WHAT IS EXPECTED - Give back, exactly as it appears, the run of lines opening with the one containing "Continue the Blender" and closing with the one containing "shaped and dressed.". Nothing outside that run should appear.

====== DATA FOR THIS EXERCISE ======

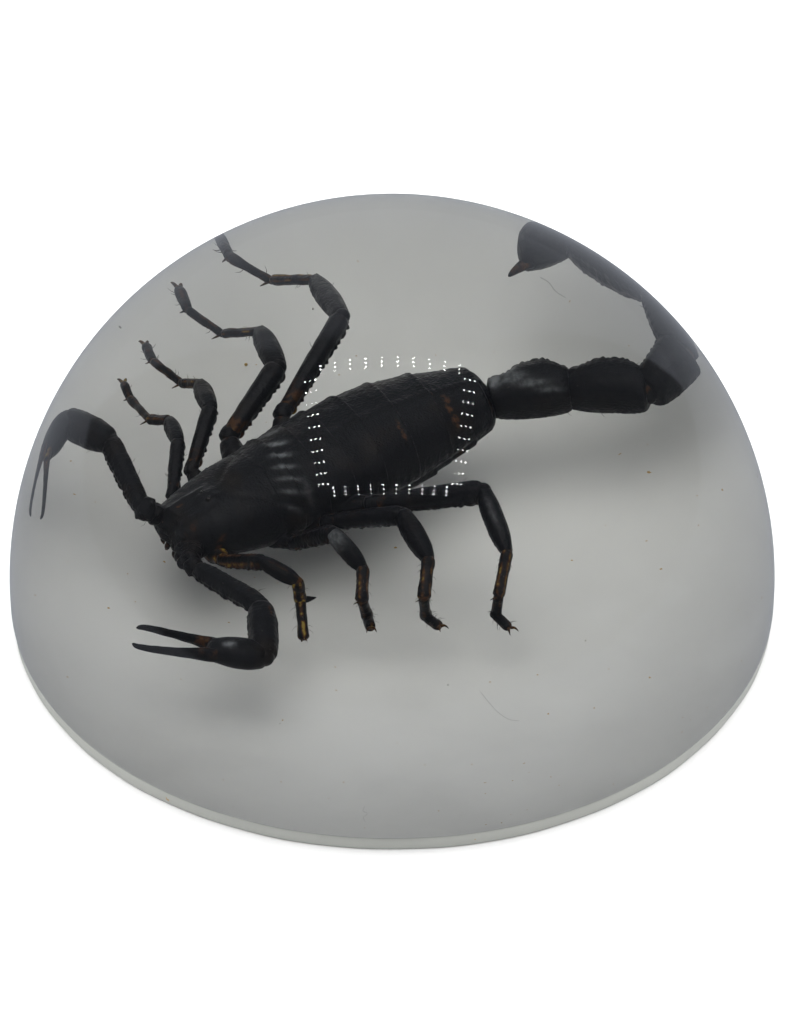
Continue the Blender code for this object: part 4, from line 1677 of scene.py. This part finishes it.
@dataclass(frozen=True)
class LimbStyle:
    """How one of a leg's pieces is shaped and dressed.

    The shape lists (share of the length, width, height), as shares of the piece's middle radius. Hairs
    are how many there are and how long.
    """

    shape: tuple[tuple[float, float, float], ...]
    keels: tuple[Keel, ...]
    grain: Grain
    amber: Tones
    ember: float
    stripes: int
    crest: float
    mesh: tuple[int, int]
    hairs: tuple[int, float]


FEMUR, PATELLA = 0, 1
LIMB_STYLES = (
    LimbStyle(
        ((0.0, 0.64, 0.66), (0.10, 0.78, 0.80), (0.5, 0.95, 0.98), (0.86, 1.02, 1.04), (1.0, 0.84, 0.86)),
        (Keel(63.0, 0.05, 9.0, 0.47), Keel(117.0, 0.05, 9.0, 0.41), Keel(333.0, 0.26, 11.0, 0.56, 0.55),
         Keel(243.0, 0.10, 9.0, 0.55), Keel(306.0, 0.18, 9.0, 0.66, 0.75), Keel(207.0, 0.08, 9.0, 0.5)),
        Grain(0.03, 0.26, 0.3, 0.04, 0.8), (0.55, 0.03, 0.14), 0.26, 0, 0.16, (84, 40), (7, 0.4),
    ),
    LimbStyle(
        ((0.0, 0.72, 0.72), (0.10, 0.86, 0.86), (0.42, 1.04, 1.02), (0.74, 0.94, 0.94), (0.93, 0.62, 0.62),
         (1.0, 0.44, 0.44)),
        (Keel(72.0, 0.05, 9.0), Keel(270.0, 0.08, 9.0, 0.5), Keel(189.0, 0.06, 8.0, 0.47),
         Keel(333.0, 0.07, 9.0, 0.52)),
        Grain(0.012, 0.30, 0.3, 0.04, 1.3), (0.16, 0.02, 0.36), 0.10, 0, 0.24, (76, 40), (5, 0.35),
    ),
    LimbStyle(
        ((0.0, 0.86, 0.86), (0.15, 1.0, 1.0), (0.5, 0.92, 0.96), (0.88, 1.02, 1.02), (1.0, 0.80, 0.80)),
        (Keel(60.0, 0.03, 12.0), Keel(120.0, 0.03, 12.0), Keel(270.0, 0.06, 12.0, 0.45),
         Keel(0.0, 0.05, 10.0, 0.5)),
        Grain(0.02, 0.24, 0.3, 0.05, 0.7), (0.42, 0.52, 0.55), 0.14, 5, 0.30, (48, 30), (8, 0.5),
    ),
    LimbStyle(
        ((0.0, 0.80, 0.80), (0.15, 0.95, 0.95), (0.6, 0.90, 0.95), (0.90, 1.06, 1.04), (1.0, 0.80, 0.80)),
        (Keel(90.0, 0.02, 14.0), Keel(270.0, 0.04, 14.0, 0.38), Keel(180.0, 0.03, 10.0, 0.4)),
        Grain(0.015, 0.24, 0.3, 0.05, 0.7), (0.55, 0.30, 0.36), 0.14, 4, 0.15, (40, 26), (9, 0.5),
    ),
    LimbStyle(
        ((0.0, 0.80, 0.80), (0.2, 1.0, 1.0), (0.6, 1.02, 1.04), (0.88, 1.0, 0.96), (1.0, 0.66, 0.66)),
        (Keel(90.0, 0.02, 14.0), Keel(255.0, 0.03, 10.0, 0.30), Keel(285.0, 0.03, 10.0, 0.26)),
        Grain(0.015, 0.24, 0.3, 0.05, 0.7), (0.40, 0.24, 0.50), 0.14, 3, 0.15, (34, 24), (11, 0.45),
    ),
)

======
====== DATA FOR THIS EXERCISE ======

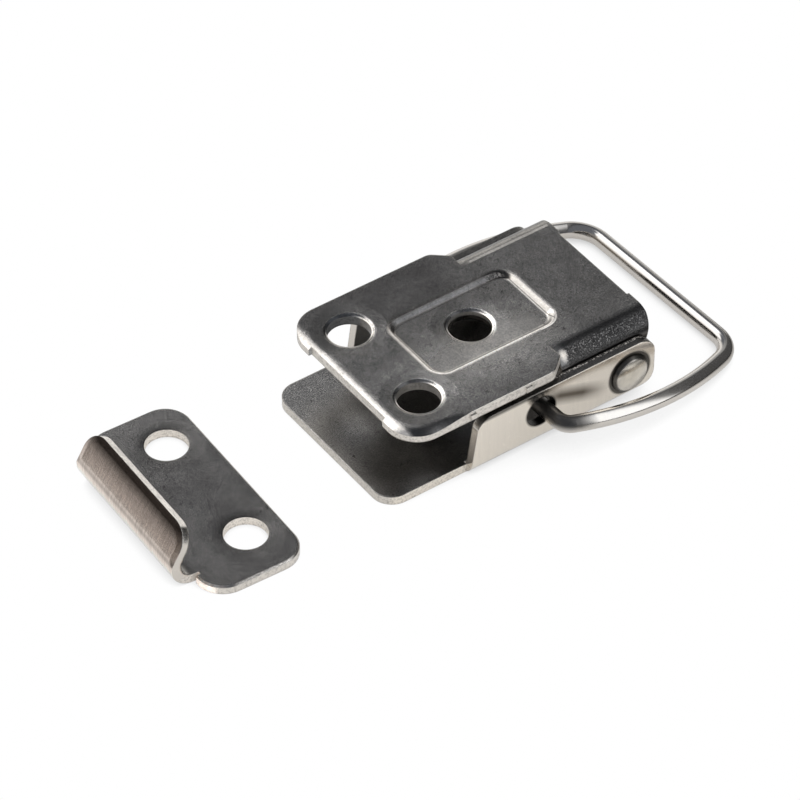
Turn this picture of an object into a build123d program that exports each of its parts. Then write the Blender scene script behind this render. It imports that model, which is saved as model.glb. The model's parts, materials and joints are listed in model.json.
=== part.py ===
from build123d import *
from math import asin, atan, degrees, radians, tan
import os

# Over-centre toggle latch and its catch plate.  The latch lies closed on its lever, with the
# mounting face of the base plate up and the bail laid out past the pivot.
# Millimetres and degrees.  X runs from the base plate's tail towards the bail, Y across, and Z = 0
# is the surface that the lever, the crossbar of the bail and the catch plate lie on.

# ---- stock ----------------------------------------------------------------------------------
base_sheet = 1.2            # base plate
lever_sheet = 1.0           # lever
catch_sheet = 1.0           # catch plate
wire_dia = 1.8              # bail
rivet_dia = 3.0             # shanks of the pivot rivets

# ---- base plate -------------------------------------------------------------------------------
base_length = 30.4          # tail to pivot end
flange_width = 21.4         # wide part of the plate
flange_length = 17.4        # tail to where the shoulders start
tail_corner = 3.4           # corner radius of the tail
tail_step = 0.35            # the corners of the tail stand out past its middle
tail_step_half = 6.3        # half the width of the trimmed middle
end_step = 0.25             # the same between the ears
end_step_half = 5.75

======
====== DATA FOR THIS EXERCISE ======

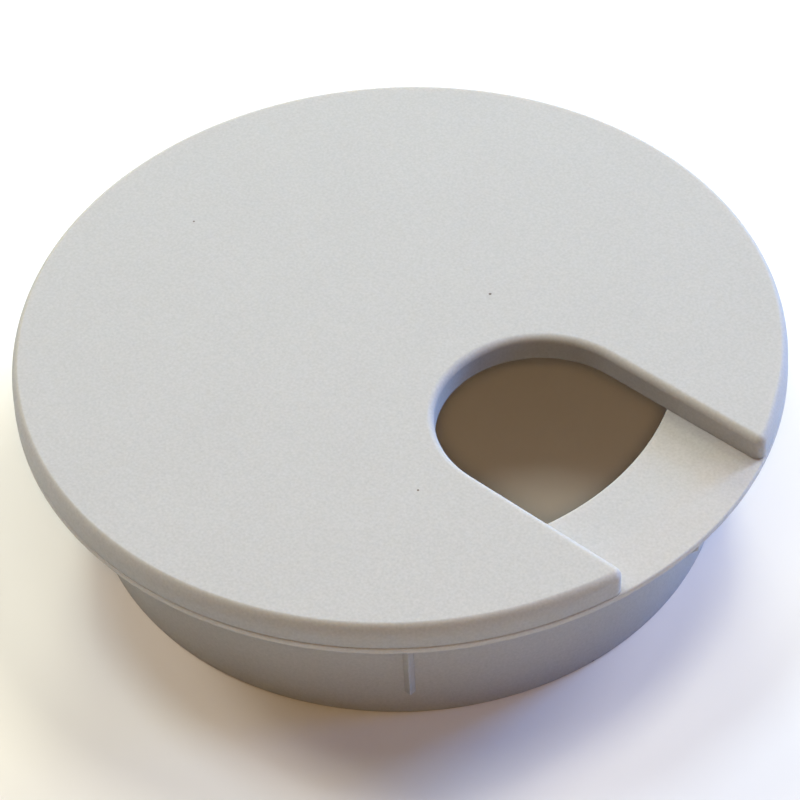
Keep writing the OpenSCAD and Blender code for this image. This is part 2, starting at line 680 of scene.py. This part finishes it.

======

RESPONSE FOR THIS EXERCISE -
Continue the Blender code for this object: part 4, from line 1677 of scene.py. This part finishes it.
@dataclass(frozen=True)
class LimbStyle:
    """How one of a leg's pieces is shaped and dressed.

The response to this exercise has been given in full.